“That's okay, I can do it myself.”
How many times have I said that one? More than you'd think. Most of the time I say it when I'm trying to do some form of work. If I'm washing my own dish, washing the car, painting a basketball backboard, drawing a bucket of water from the well, etc., at some point some Liberian, such as the security guard on duty, will come up to me and say, “Oh, Jake, I can help you with that,” or “I can do it for you”.
Needless to say, I'm an American born and bred and I don't particularly like having people do things for me, so I reply with, “That's okay, I can do it myself.”
|An old picture of our well|
Now, don't get me wrong, I'm not trying to keep people from doing things for me. “I can do it myself” isn't an anti-service thing. But really, doing such things myself is counter-cultural.
There's this underlying mindset of “service” in Liberian culture when it comes to menial labor. The lower you are on the ladder of success and prestige, the more menial labor you have to do. Such as drawing water from the well. So when a white person (like myself) comes into the country, no Liberian wants to let the “boss man” get his hands dirty and do actual work.
One Tuesday we were having a teen Bible study with some local Liberians just out of school. At one point I was trying to explain in a relevant way the significance of the fact that Jesus washed his disciples' feet. They had heard it before, of course; they knew Bible stories from church, but oftentimes Liberian teens don't grasp the meaning behind the stories.
So here's what I said:
“Say that Ma Ellen” - (that's the president of Liberia, by the way) - “is coming into the compound.” I gestured to the rusty gate to our concrete-block fence. “She gets out of her car and says hello. Then she says this: 'Oh, I see your feet are very dirty. Let me wash them for you.' And then she gets down on her hands and knees and washes your feet.”

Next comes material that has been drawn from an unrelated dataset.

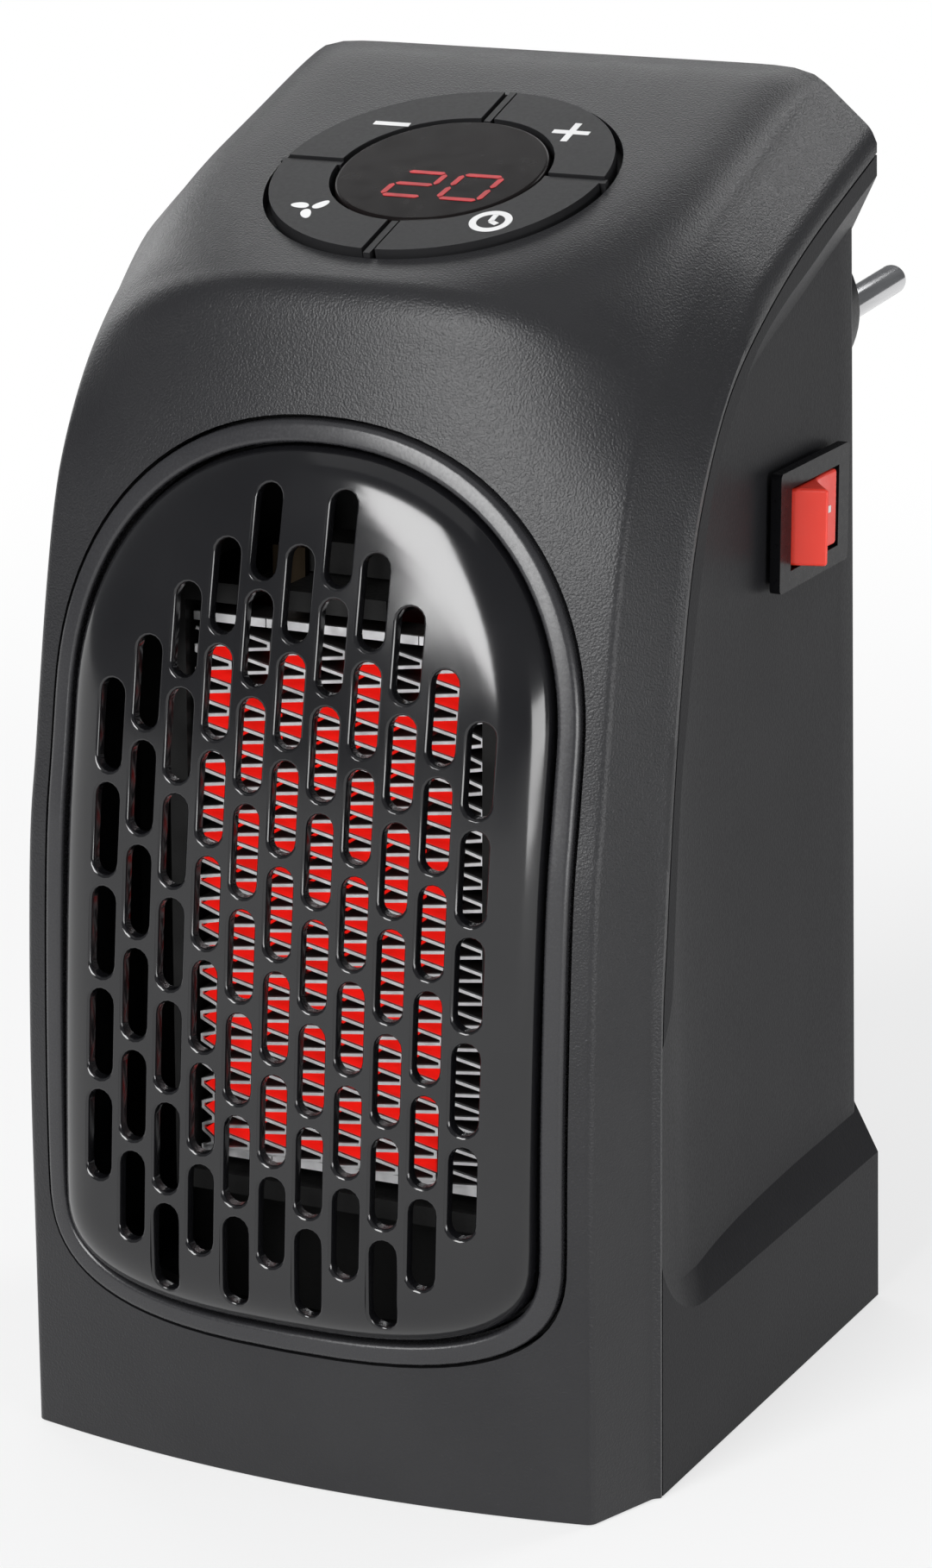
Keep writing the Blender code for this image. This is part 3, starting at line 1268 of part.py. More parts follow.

At this, their eyes flew wide and they shouted, “No, no! You can't do that!” Evidently I had succeeded, and the message got through to them: Jesus' act was completely counter-cultural and crazy. Nobody as high and important as President Ellen would stoop as far as to wash someone else's feet. It's crazy!
But like I said, it's deeply embedded in the culture. When outsiders come in, this is what they see. They often say, “Wow, how generous these Africans are! They're always serving others.” And this is true. When Christ has changed a Liberian's life, it's beautiful to see. They're unselfish, generous, and serving.
But too often good things can be twisted. Service is an important part of Liberian culture, but it's the wrong kind of service.
The service Christ calls us to is inherently democratic. One person is not better than the other. Democracy was born when Paul said, “All are one in Christ Jesus.” The kind of service the Christian is called to is where one person serves the other because all are equal. It is love-motivated service. But the Liberian kind of “service” turns this truth around: Liberian service is where one person serves the other because all are unequal. The Liberian serves the boss-man because he's the boss-man, not because he wants to serve. But the boss-man doesn't serve him. Yet this is exactly what Christ calls us to – to serve one another regardless of who that “other” is.
Christian service is out of love. But Liberian “service” is often out of selfishness. I had one of our security guards tell me that “the Liberian love office job”. Why? Because it involves no menial labor. They only work so that they can get to the point where they don't have to work.
Yet Christ says the exact opposite. The last shall be first – completely counter to everything in this culture, where everything is a race to be “first”.
But if this country can regain this kind of Christian service, this real service, it will be transformed. And I think that the best way to start is to serve.
That's why I say “I can do it myself.” Because the white man can work too. I'm not higher than anyone else. So I'll wash my own dish; and other people's dishes too. I'll draw my own shower bucket, and my dad's shower bucket too. Change has to start small before it can grow big.
And maybe we can turn self-service in to self-sacrificing service.